Despite its location, the farm has been in use since the Middle Ages and it once belonged to the wealthiest farms in the Geiranger area. There are two different ways to get to Skageflå mountain farm. Most people take a boat from Geiranger village to Skagehola where there is a steep hiking path straight up the cliff. Reaching Skageflå takes about 45 minutes one way. If you are up for a longer hike or do not fancy a boat ride, you can hike to Skageflå from Homlong. The whole hike takes about 2-3 hours one way depending on your stamina and number of pictures you are going to take along the way. *Real Camp Life*
Hiking in northern Norway
Helvetestind in Lofoten Islands – From a little village called Bunesfjord, we walked to a barely discernible path in a sheep pasture. It continued on through a scree field and then became a steep ascent up the mountainside to the narrowest ridge I have ever walked. (I could sit with my legs on either side). Soon we were faced with an open rockface of a peak and decided not to go the last few meters of the hike, just so we could enjoy the views. I have no regrets about that because it allowed us to sit and take it all in: glittering turquoise fjords and jagged grey peaks rising straight out of the sea. The scenery of the islands from that height is what made this one of the most memorable hikes of my life. *Savvy Dispatches*
Helvetestinden – translates to “Hell’s Gate” in English. Location: Lofoten Islands, Norway. Difficulty level: Intermediate.
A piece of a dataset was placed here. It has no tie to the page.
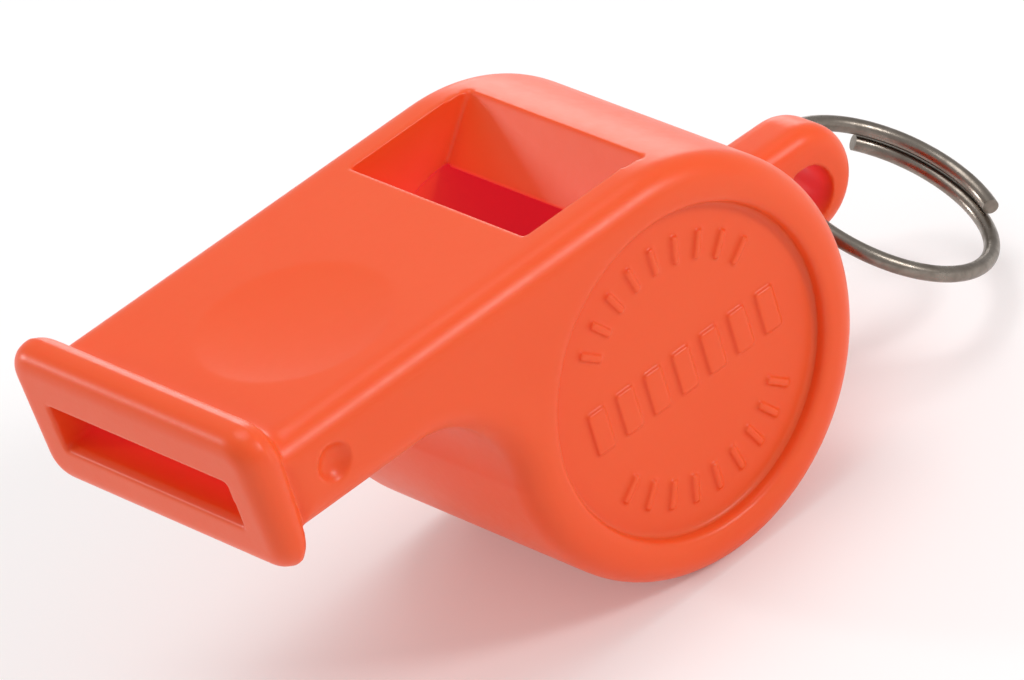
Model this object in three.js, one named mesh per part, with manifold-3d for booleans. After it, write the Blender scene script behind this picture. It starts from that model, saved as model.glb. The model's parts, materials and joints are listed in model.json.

Fabulous list! Norway is high on my bucket list and I know I’d do a couple of these hikes.
It’s a beautiful country to visit!
Norway is my love. My husband and I have spent a month there this summer and can’t wait to return and cover all these hikes you are mentioning. There were so much to do that we didn’t even get to go on a proper hike. Hopefully soon!
I was shocked at just how large of a country it is! You could probably spend half a year there and still have adventures to go on!